Freeping the Hugos
Publishing & Technology: Freeping the Hugos
Brian Tibbetts is a literary agent with MacGregor Literary. Every Wednesday, Brian posts about trends in the publishing industry and developments in technology that impact the industry. You can find him on Twitter @BRIANRTIBBETTS
This week in Publishing & Technology we’ll be discussing the upcoming Hugo Awards, freeping, and literary awards in general. This weekend in the seventy-third annual World Science Fiction Convention comes to Spokane, Washington, bringing with it the annual Hugo Awards ceremony, with all the pomp and circumstance one might expect from an awards ceremony. But this year, the awards are somewhat embroiled in a bit of controversy. It seems that a fringe group of conservative sci-fi writers and fans was able to freep (stack the poll results with a swarm of votes) the nomination process for the Hugos and secure nominations for a group of like-minded writers. For an in-depth article on the controversy, click here.
The first question that comes to mind is, “why?” Why would anyone, much less a whole group of people, devote their time and energy to so seemingly pointless an exercise? Are the conservative minority so offended by the ongoing swell of social consciousness invading their beloved genre? Or have they been angry since say 1956, when Heinlein’s thinly-veiled social commentary Double Star won the Hugo for Best Novel? Or are they just angry because authors who don’t look like them (white men) are getting good work published in the genre that is selling and winning awards?

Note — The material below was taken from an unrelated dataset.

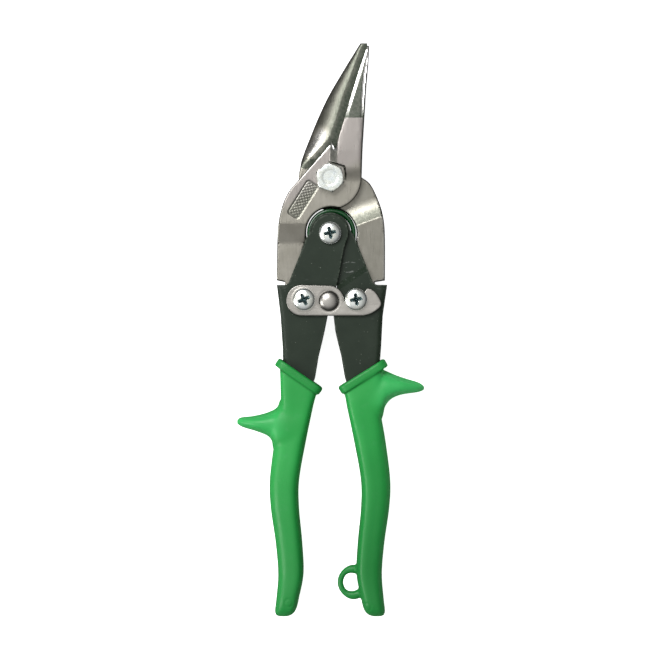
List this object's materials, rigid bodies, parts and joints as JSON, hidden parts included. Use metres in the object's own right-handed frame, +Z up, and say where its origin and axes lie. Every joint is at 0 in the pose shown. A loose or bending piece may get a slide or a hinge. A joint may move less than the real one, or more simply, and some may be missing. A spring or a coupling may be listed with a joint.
{
  "type": "aviation snips",
  "caption": "Compound-leverage sheet-metal shears with offset jaws, channel handles, moulded grips and a latch, closed and lying flat.",
  "frame": {"origin": "on the main pivot's axis, in the plane that the tool rests on", "axes": "+X to the right, +Y from the pivot towards the jaws, +Z up, out of the front face"},
  "size_m": [0.0809, 0.2476, 0.022],
  "materials": {
    "blade_steel": "ground and polished forged steel",
    "zinc": "bright zinc plate",
    "plain_steel": "tumbled sheet steel",
    "handle_paint": "satin dark grey-green paint",
    "spring_enamel": "gloss dark green enamel",
    "green_vinyl": "satin moulded vinyl"
  },
  "bodies": {
    "pivot": {"main_pivot_bolt": "zinc", "main_pivot_nut": "zinc"},
    "front_blade": {"front_blade": "blade_steel"},
    "back_blade": {"back_blade": "blade_steel"},
    "left_handle": {"left_handle_channel": "handle_paint", "left_grip": "green_vinyl", "left_pivot_screw": "zinc", "left_pivot_nut": "zinc", "left_front_washer": "plain_steel", "left_rear_washer": "plain_steel", "hub_screw": "zinc", "hub_nut": "zinc", "hub_bush": "plain_steel", "handle_spring": "spring_enamel"},
    "right_handle": {"right_handle_channel": "handle_paint", "right_grip": "green_vinyl", "catch_screw": "zinc", "catch_nut": "zinc", "right_front_washer": "plain_steel", "right_rear_washer": "plain_steel"},
    "latch": {"latch": "plain_steel"}
  },
  "joints": [
    {"name": "front_blade_open", "type": "hinge", "parent": "pivot", "child": "front_blade", "pos_m": [0, 0, 0.01], "axis": [0, 0, -1], "range_deg": [0, 11]},
    {"name": "back_blade_open", "type": "hinge", "parent": "pivot", "child": "back_blade", "pos_m": [0, 0, 0.01], "axis": [0, 0, 1], "range_deg": [0, 11]},
    {"name": "left_handle_swing", "type": "hinge", "parent": "front_blade", "child": "left_handle", "pos_m": [-0.0112, -0.0524, 0.01], "axis": [0, 0, -1], "range_deg": [0, 10.4]},
    {"name": "right_handle_swing", "type": "hinge", "parent": "back_blade", "child": "right_handle", "pos_m": [0.0112, -0.0524, 0.01], "axis": [0, 0, 1], "range_deg": [0, 10.4], "deforming": ["handle_spring"]},
    {"name": "latch_swing", "type": "hinge", "parent": "left_handle", "child": "latch", "pos_m": [-0.0112, -0.0524, 0.0183], "axis": [0, 0, -1], "range_deg": [0, 69.5]}
  ],
  "couplings": [
    {"joint": "back_blade_open", "follows": "front_blade_open", "ratio": 1},
    {"joint": "left_handle_swing", "follows": "front_blade_open", "ratio": 0.943},
    {"joint": "right_handle_swing", "follows": "front_blade_open", "ratio": 0.943},
    {"joint": "latch_swing", "follows": "front_blade_open", "ratio": 6.3}
  ]
}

Regardless of the point of the freeping of the Hugos, I’m led to question the value of the awards in general. Are they truly “prestigious”? Do readers “looking for a good science-fiction or fantasy book…look for the distinctive rocket ship logo of the Hugo Award,” as recent NPR coverage claims? I’ve heard that booksellers may be swayed by a titles status as award-winning, and I’ve witnessed firsthand the power an award can have on the translation rights sales process. But, do readers actually care or pay attention to awards?
With not much time to read, my best friend had a spell where she only read Newberry winners when she was teaching 4th grade.
As someone who reads Sci Fi and Fantasy on a regular basis- I can honestly say I could care less about the award being on the cover. I’ve been following the entire Sad-Puppies campaign (which is actually in it’s third year). There are folks on both sides fired up about it… I’m not a fan of hijacking an award in order to make a point. Even if I may be in agreement on certain issues. But at the same time I think when creative artist can only find validation in their careers from an award they are doomed to have a short career. I do however think this will end up coming to an end soon and that the Organizers will change the method of voting in order to prevent this from happening again. But even that will lead to a controversy. In the meantime I will continue to browse the shelves for new Sci Fi and Fantasy authors I enjoy.
I’ve been following the Hugo drama – from both sides, because it’s more interesting to get a well-rounded view – for months now. I’m really interested to see how it all plays out.